> [Stored data]:
• • •
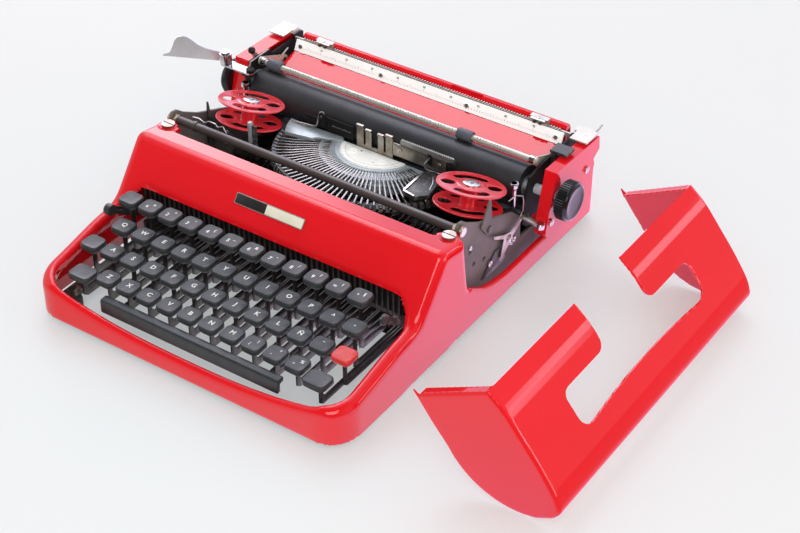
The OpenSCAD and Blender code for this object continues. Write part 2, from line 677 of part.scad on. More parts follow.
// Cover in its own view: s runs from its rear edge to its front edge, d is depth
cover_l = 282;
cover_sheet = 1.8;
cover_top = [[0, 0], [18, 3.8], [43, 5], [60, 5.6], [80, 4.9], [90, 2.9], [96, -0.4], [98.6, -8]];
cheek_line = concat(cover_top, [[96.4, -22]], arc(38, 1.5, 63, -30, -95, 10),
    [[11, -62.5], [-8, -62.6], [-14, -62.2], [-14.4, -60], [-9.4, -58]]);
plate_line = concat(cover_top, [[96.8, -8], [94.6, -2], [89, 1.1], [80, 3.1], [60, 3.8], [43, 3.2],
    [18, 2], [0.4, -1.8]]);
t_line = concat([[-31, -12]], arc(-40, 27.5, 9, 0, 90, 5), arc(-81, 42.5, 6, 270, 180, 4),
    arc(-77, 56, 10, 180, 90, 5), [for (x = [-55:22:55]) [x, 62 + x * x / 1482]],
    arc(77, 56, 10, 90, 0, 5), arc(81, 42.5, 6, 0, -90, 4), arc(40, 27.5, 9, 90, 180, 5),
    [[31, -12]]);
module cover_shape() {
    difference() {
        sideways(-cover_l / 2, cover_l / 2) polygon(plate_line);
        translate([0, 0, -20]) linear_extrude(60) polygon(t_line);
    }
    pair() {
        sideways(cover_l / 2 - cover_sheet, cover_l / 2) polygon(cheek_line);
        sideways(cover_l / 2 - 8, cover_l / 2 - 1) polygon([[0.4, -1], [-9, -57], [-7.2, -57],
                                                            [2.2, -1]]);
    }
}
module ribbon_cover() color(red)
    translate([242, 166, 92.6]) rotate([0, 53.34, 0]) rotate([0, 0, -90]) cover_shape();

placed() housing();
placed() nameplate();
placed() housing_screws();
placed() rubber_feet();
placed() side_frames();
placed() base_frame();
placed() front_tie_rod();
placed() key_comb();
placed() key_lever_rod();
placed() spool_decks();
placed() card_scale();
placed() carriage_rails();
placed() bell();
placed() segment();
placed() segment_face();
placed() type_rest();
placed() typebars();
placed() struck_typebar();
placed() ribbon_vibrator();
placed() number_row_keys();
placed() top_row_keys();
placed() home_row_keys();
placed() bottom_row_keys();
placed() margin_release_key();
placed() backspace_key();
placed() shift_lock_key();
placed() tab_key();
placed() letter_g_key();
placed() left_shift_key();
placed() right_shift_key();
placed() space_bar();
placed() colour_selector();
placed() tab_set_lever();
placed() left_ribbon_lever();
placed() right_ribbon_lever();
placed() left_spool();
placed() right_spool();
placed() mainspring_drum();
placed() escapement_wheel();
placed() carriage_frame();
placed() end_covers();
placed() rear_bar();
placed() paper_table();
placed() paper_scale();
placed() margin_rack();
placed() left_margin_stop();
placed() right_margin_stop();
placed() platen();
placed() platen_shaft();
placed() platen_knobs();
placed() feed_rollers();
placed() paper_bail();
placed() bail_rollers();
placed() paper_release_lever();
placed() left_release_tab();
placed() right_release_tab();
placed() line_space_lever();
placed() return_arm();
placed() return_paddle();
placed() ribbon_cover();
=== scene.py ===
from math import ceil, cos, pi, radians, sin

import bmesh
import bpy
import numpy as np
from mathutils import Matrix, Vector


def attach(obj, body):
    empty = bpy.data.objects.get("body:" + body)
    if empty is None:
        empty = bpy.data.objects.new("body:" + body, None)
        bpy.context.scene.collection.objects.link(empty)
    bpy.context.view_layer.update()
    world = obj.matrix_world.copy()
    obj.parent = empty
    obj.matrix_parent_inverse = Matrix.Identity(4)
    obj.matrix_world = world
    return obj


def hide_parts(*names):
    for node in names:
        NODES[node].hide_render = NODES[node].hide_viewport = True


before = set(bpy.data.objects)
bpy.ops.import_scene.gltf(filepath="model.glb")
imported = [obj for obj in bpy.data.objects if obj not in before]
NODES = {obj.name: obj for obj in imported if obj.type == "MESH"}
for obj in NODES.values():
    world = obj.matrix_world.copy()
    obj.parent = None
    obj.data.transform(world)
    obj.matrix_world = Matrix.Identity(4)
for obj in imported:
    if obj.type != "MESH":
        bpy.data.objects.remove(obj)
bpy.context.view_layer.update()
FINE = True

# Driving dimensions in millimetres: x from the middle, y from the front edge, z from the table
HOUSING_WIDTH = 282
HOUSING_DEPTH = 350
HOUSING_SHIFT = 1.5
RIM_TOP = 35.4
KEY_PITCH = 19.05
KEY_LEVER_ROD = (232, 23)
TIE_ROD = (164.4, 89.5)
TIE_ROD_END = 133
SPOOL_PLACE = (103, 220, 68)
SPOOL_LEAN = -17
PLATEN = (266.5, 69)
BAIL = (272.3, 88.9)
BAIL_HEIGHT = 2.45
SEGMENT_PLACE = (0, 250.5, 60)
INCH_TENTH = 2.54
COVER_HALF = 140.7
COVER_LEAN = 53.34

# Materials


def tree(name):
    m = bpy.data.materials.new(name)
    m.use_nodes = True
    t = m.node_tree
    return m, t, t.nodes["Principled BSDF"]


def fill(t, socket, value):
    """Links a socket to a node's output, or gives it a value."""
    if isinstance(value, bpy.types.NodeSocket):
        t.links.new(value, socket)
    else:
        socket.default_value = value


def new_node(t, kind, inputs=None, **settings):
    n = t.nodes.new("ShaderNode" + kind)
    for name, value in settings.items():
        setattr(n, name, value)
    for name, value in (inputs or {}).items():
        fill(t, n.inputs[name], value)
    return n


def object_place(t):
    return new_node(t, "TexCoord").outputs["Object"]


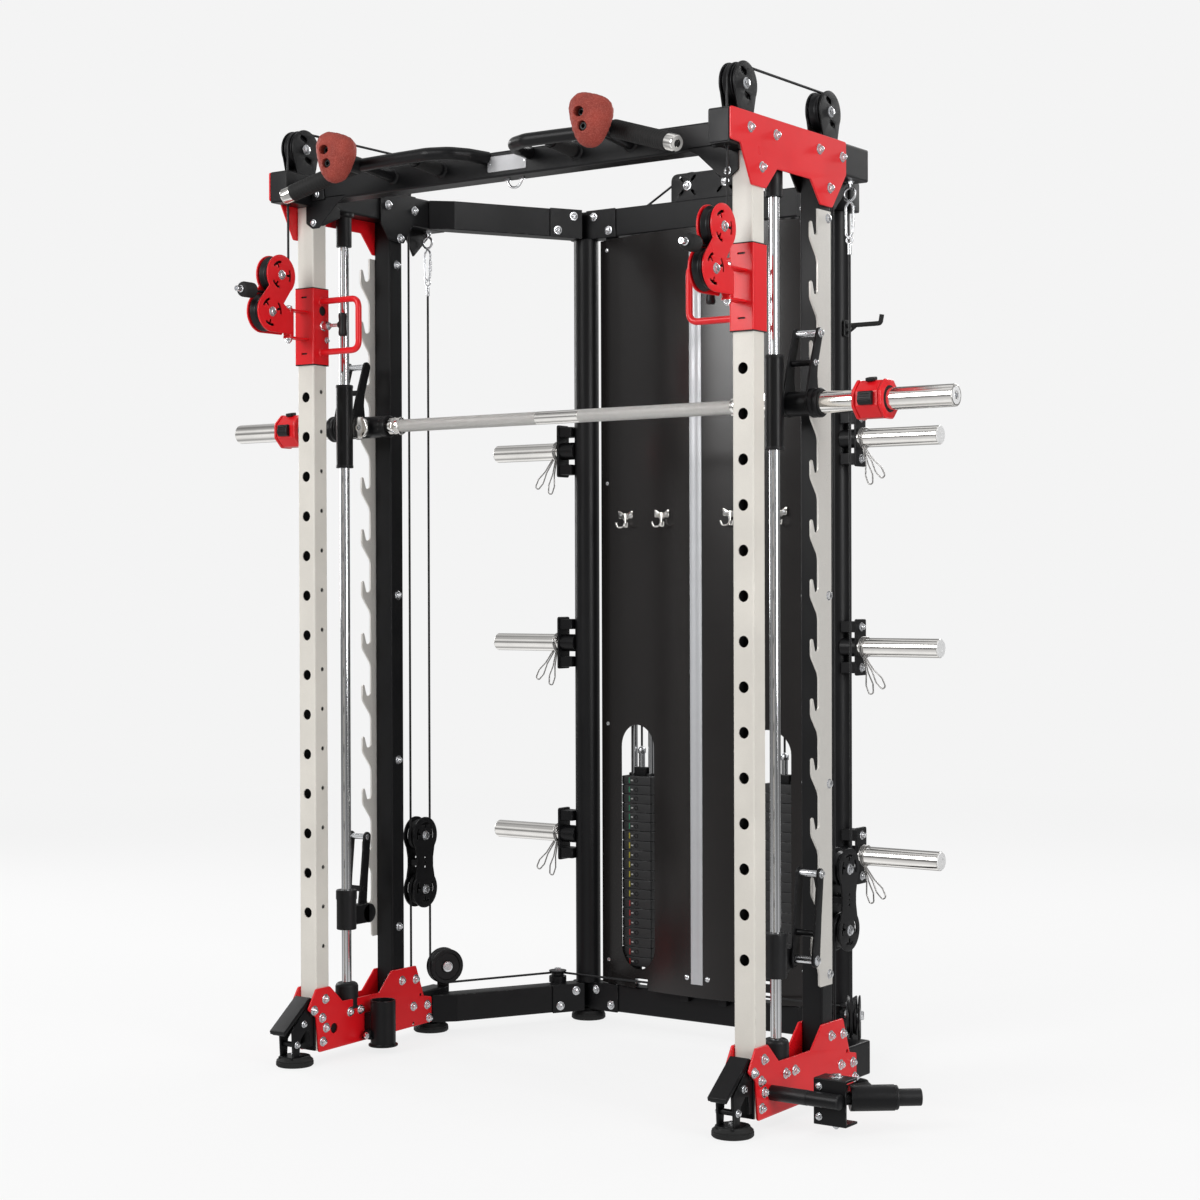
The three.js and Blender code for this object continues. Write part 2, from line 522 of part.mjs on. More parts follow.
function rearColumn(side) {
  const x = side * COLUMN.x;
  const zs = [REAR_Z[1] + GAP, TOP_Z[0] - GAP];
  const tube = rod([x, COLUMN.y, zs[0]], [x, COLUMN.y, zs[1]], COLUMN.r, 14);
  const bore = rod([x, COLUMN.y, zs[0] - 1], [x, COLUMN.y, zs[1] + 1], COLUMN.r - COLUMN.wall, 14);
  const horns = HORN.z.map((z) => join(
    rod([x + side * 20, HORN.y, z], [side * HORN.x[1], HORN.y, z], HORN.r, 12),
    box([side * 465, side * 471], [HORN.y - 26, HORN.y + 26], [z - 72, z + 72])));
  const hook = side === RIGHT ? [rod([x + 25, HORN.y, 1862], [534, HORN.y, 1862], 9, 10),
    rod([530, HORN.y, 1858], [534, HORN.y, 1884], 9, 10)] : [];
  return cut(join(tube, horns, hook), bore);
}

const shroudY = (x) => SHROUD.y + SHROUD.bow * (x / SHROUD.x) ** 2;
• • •
> [Exercise objective]: The lines to extract from the data above begin with the line containing "placed() left_margin_stop();" and end with the line containing "obj.matrix_parent_inverse = Matrix.Identity(4)". Extract them exactly, including both.

> [Output of the task]:
placed() left_margin_stop();
placed() right_margin_stop();
placed() platen();
placed() platen_shaft();
placed() platen_knobs();
placed() feed_rollers();
placed() paper_bail();
placed() bail_rollers();
placed() paper_release_lever();
placed() left_release_tab();
placed() right_release_tab();
placed() line_space_lever();
placed() return_arm();
placed() return_paddle();
placed() ribbon_cover();
=== scene.py ===
from math import ceil, cos, pi, radians, sin

import bmesh
import bpy
import numpy as np
from mathutils import Matrix, Vector


def attach(obj, body):
    empty = bpy.data.objects.get("body:" + body)
    if empty is None:
        empty = bpy.data.objects.new("body:" + body, None)
        bpy.context.scene.collection.objects.link(empty)
    bpy.context.view_layer.update()
    world = obj.matrix_world.copy()
    obj.parent = empty
    obj.matrix_parent_inverse = Matrix.Identity(4)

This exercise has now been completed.